Jangan dulu merasa aman dan tenteram dengan hidup kita saat ini, seakan kita hidup penuh berkah dari Allah, lihatlah selalu diri kita. Apabila segala kenikmatan dan kesenangan yang Allah titipkan justru membuat kita semakin jauh dari Allah dan melupakan segala aturan-Nya, maka kita harus bersiap untuk menantikan konsekuensinya, karena sesungguhnya janji Allah itu Maha Benar. Janganlah silau dengan kesuksesan dan kemegahan yang ditampakkan seseorang. Bisa jadi dia sedang ditimpa istidraj. Sedang suatu saat nanti Allah tiba-tiba mencabut semua kenikmatan itu, tanpa disadarinya.
Sering-seringlah bermuhasabah, koreksi dan evaluasi diri kita, hingga kita bisa mengenali dan membedakan antara nikmat dan istidraj.

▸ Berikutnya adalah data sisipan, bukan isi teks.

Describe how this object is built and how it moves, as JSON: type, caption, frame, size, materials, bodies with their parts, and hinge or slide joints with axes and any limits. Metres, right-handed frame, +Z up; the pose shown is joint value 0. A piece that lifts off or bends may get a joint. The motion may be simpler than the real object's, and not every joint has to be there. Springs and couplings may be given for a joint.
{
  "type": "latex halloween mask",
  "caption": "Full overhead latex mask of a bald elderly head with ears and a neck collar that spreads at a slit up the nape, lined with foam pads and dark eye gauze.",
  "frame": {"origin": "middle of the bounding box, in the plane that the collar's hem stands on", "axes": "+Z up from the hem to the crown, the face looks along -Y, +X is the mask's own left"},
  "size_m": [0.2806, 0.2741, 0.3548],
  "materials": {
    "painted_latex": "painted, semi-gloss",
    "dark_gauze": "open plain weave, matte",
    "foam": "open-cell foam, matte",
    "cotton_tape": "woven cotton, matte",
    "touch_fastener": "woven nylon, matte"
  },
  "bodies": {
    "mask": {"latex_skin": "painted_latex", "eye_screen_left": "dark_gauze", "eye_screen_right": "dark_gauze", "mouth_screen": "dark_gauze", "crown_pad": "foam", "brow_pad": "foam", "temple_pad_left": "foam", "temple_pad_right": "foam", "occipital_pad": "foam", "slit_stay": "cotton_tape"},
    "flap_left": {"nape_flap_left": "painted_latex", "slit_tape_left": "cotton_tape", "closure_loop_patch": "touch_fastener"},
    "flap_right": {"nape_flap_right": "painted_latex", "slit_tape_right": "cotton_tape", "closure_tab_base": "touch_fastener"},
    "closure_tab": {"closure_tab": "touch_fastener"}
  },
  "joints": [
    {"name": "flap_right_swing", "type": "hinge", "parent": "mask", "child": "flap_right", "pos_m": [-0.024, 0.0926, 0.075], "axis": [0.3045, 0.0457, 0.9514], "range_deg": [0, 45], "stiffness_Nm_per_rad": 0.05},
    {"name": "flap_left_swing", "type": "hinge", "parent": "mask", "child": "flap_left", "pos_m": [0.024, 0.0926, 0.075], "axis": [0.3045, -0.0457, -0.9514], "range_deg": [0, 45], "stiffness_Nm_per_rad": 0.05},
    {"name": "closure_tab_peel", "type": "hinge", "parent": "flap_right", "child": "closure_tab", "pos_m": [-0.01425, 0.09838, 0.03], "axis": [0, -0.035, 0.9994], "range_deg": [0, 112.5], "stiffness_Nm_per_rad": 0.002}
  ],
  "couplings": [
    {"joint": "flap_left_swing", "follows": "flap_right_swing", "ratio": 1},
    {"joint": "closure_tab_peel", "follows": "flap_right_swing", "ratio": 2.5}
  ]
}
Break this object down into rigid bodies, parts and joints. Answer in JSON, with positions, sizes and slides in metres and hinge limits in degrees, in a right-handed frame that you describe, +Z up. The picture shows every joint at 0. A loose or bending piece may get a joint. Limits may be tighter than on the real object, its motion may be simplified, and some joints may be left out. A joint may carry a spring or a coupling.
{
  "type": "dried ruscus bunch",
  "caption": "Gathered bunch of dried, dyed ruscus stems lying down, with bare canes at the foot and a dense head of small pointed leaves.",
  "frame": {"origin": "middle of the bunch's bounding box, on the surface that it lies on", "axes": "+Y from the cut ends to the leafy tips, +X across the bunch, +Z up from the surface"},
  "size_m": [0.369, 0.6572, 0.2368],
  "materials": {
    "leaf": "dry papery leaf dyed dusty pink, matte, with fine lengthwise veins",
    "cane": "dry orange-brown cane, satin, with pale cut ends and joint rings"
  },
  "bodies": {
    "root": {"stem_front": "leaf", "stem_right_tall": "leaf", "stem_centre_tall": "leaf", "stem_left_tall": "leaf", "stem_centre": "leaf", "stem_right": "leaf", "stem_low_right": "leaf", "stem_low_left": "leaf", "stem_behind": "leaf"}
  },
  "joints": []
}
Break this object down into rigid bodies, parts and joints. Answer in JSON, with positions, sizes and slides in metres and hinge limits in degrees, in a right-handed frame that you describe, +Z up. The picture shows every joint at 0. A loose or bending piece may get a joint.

Banyaklah menuntut ilmu syariat, hingga kokoh akidah kita dan tidak mudah tergoda dengan kemaksiatan dan kesesatan yang akan membuat kita binasa dan hina. Perbaiki kualitas ibadah, jaga amalan hati, hati-hati dari menzalimi saudara sesama muslim, jadikan amalan saleh sebagai pakaian diri. Senantiasa perbaiki niat amalan, perbarui tobat, dan terus memohon kepada Allah agar dijauhkan dari jebakan istidraj. Jika masih juga mendapatkan ujian maka berhusnuzanlah bahwa itulah tanda cinta Allah kepada kita.